Waiting cultivates patience in us. By nature, humans are not terribly patient. We want what we want, and we want it right now. Patience must be learned. Moreover, patience must be cultivated by having our patience tried—by being placed in situations where we simply have to wait against our wishes. Of course we can go through circumstances that make us wait for a long time without developing one bit of patience. Only with the right attitude—the right spirit—do we benefit from long, trying times. Indeed, patience is a fruit of the Holy Spirit who works in our lives, and, so often, the Spirit does so by inviting us to wait.
This Lenten season, I am choosing to embrace all of the opportunities to wait in my life. There are things I am waiting for at work, home and my personal life.
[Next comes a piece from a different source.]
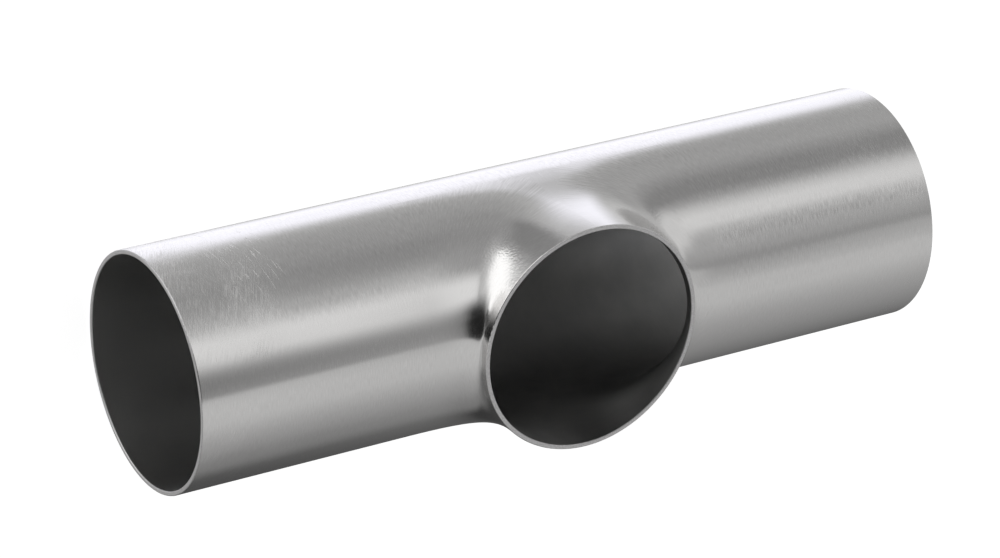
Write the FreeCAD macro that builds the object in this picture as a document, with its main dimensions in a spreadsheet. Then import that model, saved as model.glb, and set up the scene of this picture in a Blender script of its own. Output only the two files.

Accepting these many opportunities to wait as gifts from the Lord, I open myself us to be shaped by God’s Spirit. Above all, I am anticipating two big things: 1) springtime and the chance to enjoy sunshine and the out-of-doors, and 2) the celebration of Holy Week and Easter.
© 2016 Glenn E. Myers
Sunday, February 7, 2016
“Draw near to God, and he will draw near to you.”
The Christian life is a pilgrimage. Over many miles and many years we walk with God, learning to know him and trust him more deeply as we go through beautiful fields as well as rough terrain. Our spiritual life is a long race, not a short sprint.
In that pilgrimage, that race, we all lose momentum at times. Life becomes busy; we come down with the flu for several weeks; difficulties at home and work drain our energy and emotions. Sometimes we drift, veering off the path we began as we are lured by worldly pursuits, pride, possessions and misdirected passions.
Lent is a special season set aside to draw nearer to God. For nearly 2000 years, Christians have dedicated the days leading up to Easter to draw close to the Lord. This is a time to reassess our life—spiritually, relationally, directionally. It is also an invitation to refresh our relationship with the Lord and to refocus our lives on him.
How are you doing on your spiritual pilgrimage right now? Are there ways you have lost momentum in your pursuit of God? Have you become outright sidetracked?
This week Lent begins on Ash Wednesday. Attending an Ash Wednesday service is a wonderful place to begin. As ashes are placed on your forehead with the sign of the cross, it is a visual reminder that, as mortal beings, we are but dust (Gen 3:19), and we shall return dust to dust, ashes to ashes. We must keep this in mind as we ask God to look into our hearts and test us (Psalm 139:23-24).
Fasting is also helpful. For nearly 2000 years Christians have fasted during Lent. Fasting is invaluable in self-examination as it helps to reveal where our focus is in life.
Honest self-examination always reveals some area of our actions, attitudes or thoughts that are out of order. Rather than pulling back from God as we see our brokenness or half-heartedness, however, we need to draw near to the One who knows all our faults, yet loves us beyond our wildest comprehension.
Setting aside special times of prayer—perhaps weekly or daily—is a wonderful practice for Lent, as it offers us one-on-one time with the One who loves us so much. Through those times of prayer, we draw closer to, and grow deeper with, our Lord. Likewise, giving to others has been a special focus of Lenten devotion since the early years of the Church. We can give money (alms) or time or service. However we are able to serve, reaching out to others not only draws us closer to them but also to God.
As Ash Wednesday approaches, what is something special you can do over the coming weeks to give the Lord your undivided attention? Where is the best place for you to have intimate time with him—a place where you know you will not be uninterrupted? How can you focus all your attention on him? This Lenten season, let us draw close to God’s loving, healing, transforming presence.